Well, it turns out that when I went to my shelf to pick four or five subjects, they were all builds that were OOB, or close to it. And just simple fun models. A bit more sophisticated than those Revell box-scale kits with the dramatic paintings on the packaging, the ones I built in two hours on our big front porch in East Texas on beautiful summer days when I was nine or ten. Just my new model (remember that old-timey Revell plastic smell? Nothing like it, wafting out as you opened that magical box.), my new model, a tube of Testors glue and my excitement, and maybe a bottle of black and a bottle of silver Testor’s PLA Brand Paint (15 cents and they only came in the 1/4 oz. size). No pressure. No research except the one you saw at the base or flying over the house or in the encyclopedia. But, there’s no going back to that. Our hobby grew up with us, or we brought it along with us as we got older. Made it so danged sophisticated and expensive.

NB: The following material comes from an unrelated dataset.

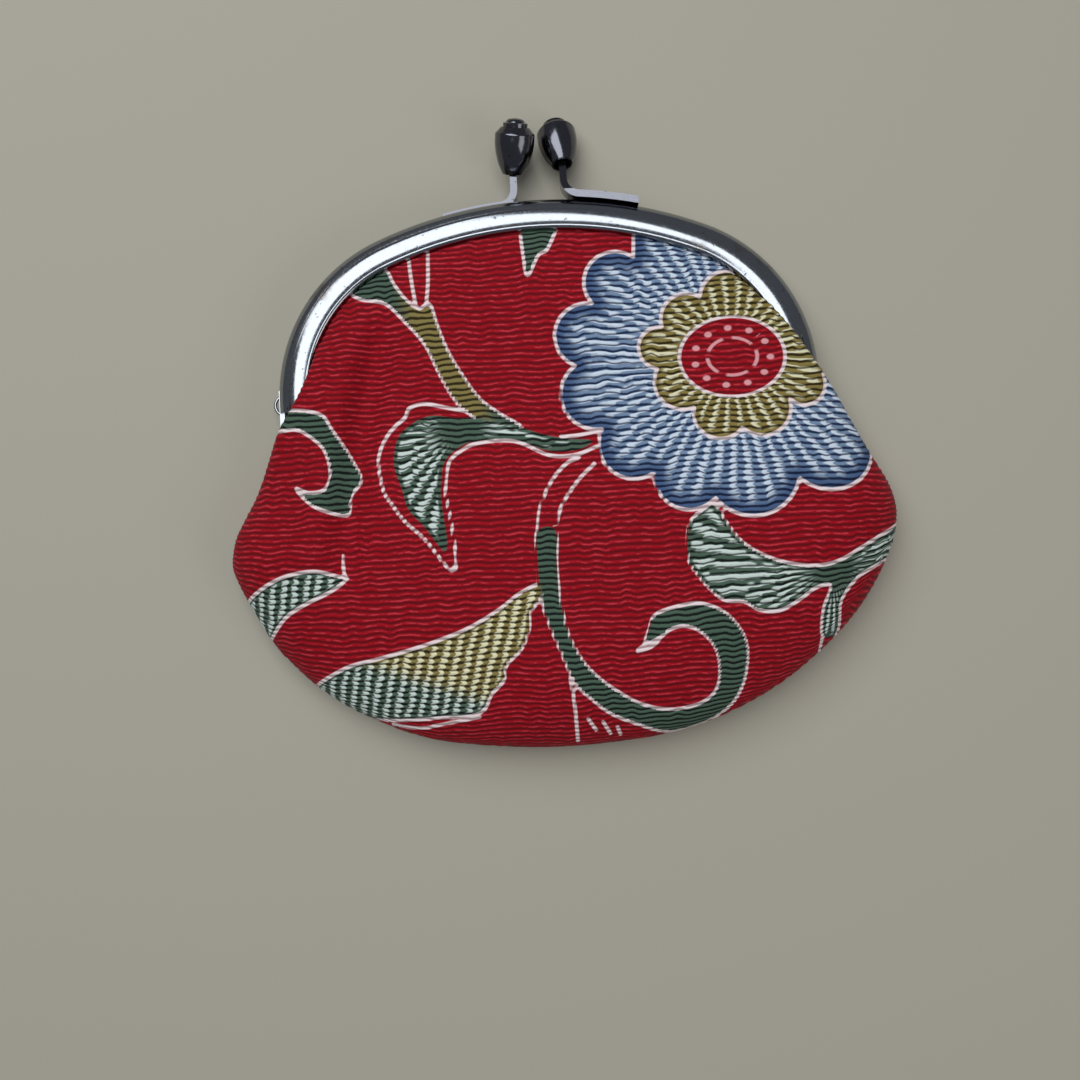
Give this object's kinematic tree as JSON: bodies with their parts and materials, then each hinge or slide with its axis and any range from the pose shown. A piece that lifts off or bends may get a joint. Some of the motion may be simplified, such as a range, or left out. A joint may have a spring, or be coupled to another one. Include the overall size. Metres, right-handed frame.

Those models I made as a kid would not win any attaboys on a web site, certainly not good enough to go in some model magazine, but they sure looked like the airplanes they were supposed to resemble, thanks to Revell and Hawk and Aurora. And they looked good hanging from my ceiling.
And, come to think of it, they looked awfully good just as the Black Cat went off in the tail pipe and made the coolest flak burst that ever destroyed an airplane.